Op naar een echte economische buffer

Ik hoor het minister van Financiën Wopke Hoekstra nog zeggen: “Nederland heeft een grote buffer opgebouwd door de bezuinigingen van de afgelopen jaren”. Hoekstra zou toch moeten weten dat die buffer niet bestaat. De overheid had vóór corona ondanks die bezuinigingen nog steeds een hoge schuld. De uitspraak van de minister, probleemloos geaccepteerd door alle politieke partijen, is gebaseerd op de aanname dat de publieke schuld volgens Europese begrotingsregels niet hoger mag zijn dan 60% van het bruto binnenland product (bbp). Nederland zat daar onder en had dus ruimte om de schuld te vergroten. Inmiddels is deze fors gegroeid tot boven de 60%. Dat hoeft tijdelijk geen probleem te zijn omdat die begrotingsregels vanwege de coronacrisis zijn versoepeld.

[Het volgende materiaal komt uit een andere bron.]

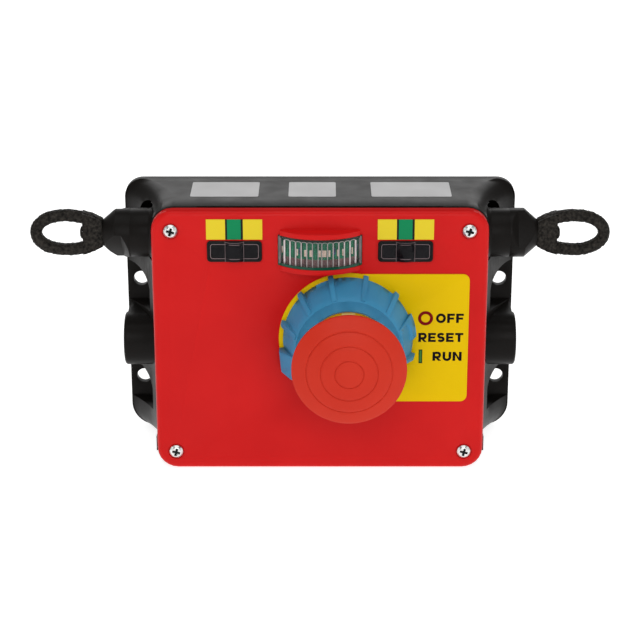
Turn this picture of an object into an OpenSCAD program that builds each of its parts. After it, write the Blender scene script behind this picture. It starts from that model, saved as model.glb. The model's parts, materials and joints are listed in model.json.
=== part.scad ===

Economen zijn het echter onderling oneens over hoe hoog de schuld mag zijn omdat ze niet weten hoe in de toekomst de rente zich zal ontwikkelen en mede daardoor de economische groei.

 

Het klakkeloos vergroten van de publieke schuld levert een groot gevaar op. Eens zal de schuld moeten worden afgelost en als er geen forse groei van het bbp optreedt, zal bij handhaving van de schuldnorm van 60%, op termijn een bezuinigingsoperatie moeten plaatsvinden die wel eens groter kan zijn dan die tijdens de vorige eurocrisis. Het huidige kabinet wil dit voorkomen door stimulering van bedrijfsinvesteringen door belastingverlichting en via het nationale groeifonds van 20 miljard euro. Met de naderende verkiezingen voor de Tweede Kamer zien vrijwel alle politieke partijen eveneens ruimte voor forse verhogingen van de publieke uitgaven. Een dergelijke aanpak is strijdig met het advies deze maand van de Studiegroep Begrotingsruimte om op korte termijn de economie te stabiliseren. Daarbij passen volgens haar geen structurele uitgavenverhogingen of belastingverlagingen.

 

In een gezamenlijk interview in NRC Handelsblad van 9 oktober jl. zeiden de directeuren van Centraal Planbureau, Planbureau voor de Leefomgeving en Sociaal Cultureel Planbureau concreter wat er moet gebeuren: met de miljarden voor coronabestrijding moeten urgente problemen als klimaatverandering en de groeiende sociale kloof worden aangepakt. Dit interview was uniek, maar blijkt nu, na een maand, in de politieke realiteit een eendagsvlieg. We mogen met het oog op de aanstaande verkiezingen van politieke partijen eisen dat ze, rekening houdend met schulden die eens moeten worden afgelost, accepteren dat de financiële bomen niet tot in de hemel groeien. Ze moeten beseffen dat de tijd van vóór corona niet terugkomt. Dat moeten ze ook niet willen.

 

Om de aarde leefbaar te houden moeten er keuzes worden gemaakt. Dat kan betekenen dat maatschappelijk minder zinvolle bedrijven zullen verdwijnen of zullen afslanken. Daardoor zullen arbeidsplaatsen verdwijnen, wat te accepteren is met een sociaal vangnet; door middel van gepaste arbeidsmarktmaatregelen dienen werklozen zodanig worden bij- en of omgeschoold dat deze vervolgens emplooi vinden in bedrijvigheid waaraan de maatschappij op lange termijn behoefte heeft. De huidige maatregelen, die deze week weer verlengd werden, zijn er te veel op gericht om de oude economie te herstellen.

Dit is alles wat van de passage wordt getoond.